[Raw records]
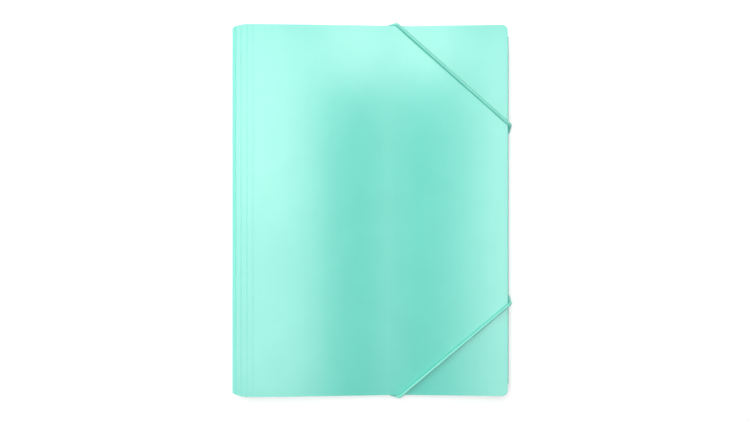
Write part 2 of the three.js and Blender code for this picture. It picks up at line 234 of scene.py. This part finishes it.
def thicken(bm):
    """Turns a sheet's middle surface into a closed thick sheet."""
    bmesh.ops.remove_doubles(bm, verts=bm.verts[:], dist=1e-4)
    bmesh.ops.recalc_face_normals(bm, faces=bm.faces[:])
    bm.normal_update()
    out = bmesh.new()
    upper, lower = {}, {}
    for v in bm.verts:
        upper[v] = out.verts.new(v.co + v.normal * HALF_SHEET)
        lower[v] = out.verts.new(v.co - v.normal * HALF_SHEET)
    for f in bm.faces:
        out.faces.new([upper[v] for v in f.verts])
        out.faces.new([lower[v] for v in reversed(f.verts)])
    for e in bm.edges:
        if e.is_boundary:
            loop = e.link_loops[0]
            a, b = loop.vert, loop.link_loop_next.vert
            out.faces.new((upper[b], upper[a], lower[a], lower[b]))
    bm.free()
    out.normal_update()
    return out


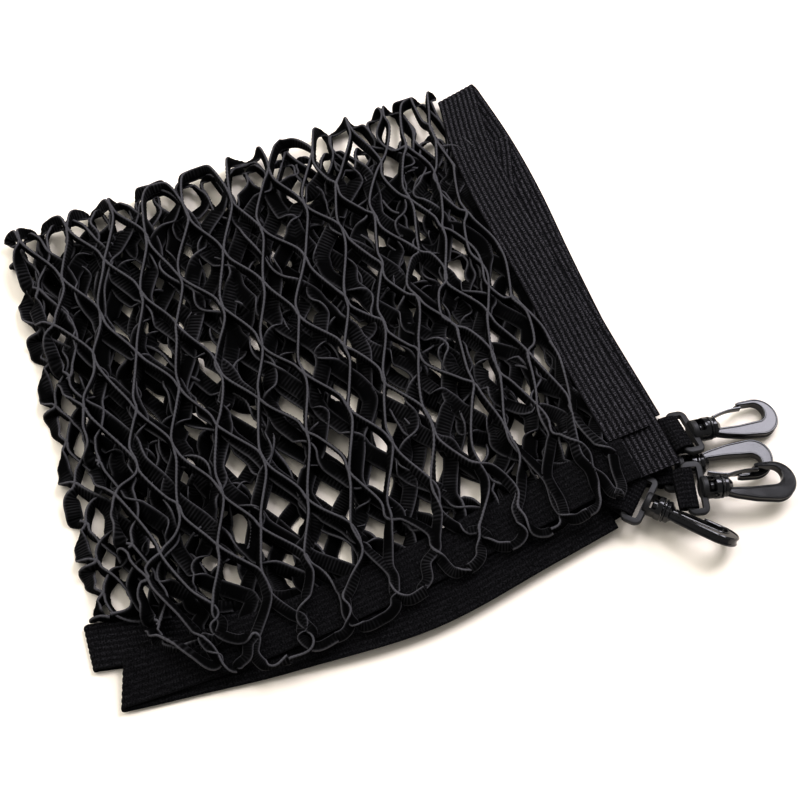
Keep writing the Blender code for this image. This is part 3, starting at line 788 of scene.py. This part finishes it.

DO THIS: Print the complete listing again, exactly as it stands.

WRITTEN ANSWER:
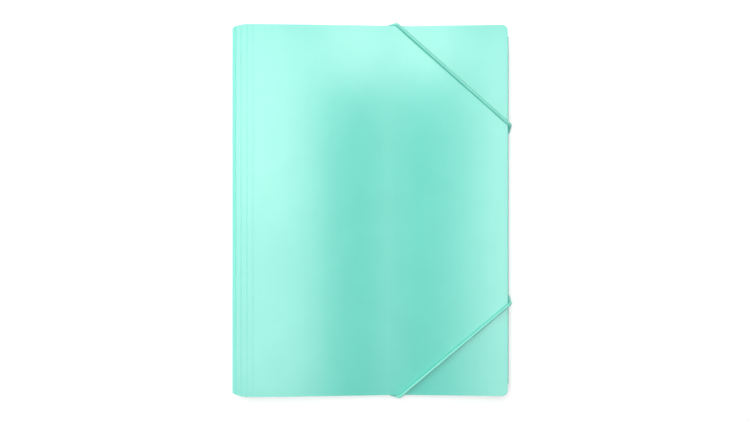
Write part 2 of the three.js and Blender code for this picture. It picks up at line 234 of scene.py. This part finishes it.
def thicken(bm):
    """Turns a sheet's middle surface into a closed thick sheet."""
    bmesh.ops.remove_doubles(bm, verts=bm.verts[:], dist=1e-4)
    bmesh.ops.recalc_face_normals(bm, faces=bm.faces[:])
    bm.normal_update()
    out = bmesh.new()
    upper, lower = {}, {}
    for v in bm.verts:
        upper[v] = out.verts.new(v.co + v.normal * HALF_SHEET)
        lower[v] = out.verts.new(v.co - v.normal * HALF_SHEET)
    for f in bm.faces:
        out.faces.new([upper[v] for v in f.verts])
        out.faces.new([lower[v] for v in reversed(f.verts)])
    for e in bm.edges:
        if e.is_boundary:
            loop = e.link_loops[0]
            a, b = loop.vert, loop.link_loop_next.vert
            out.faces.new((upper[b], upper[a], lower[a], lower[b]))
    bm.free()
    out.normal_update()
    return out


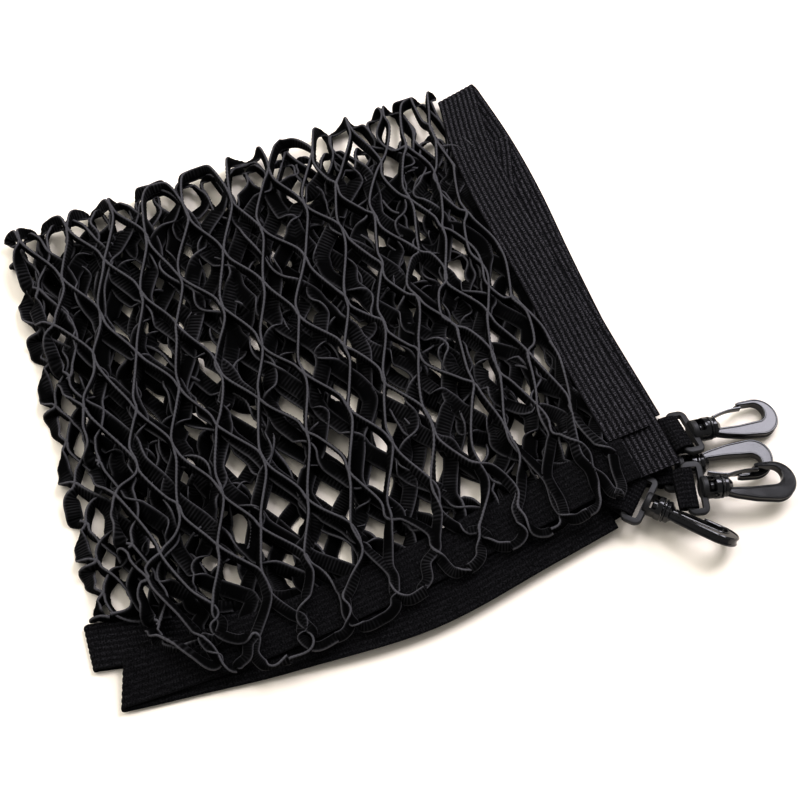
Keep writing the Blender code for this image. This is part 3, starting at line 788 of scene.py. This part finishes it.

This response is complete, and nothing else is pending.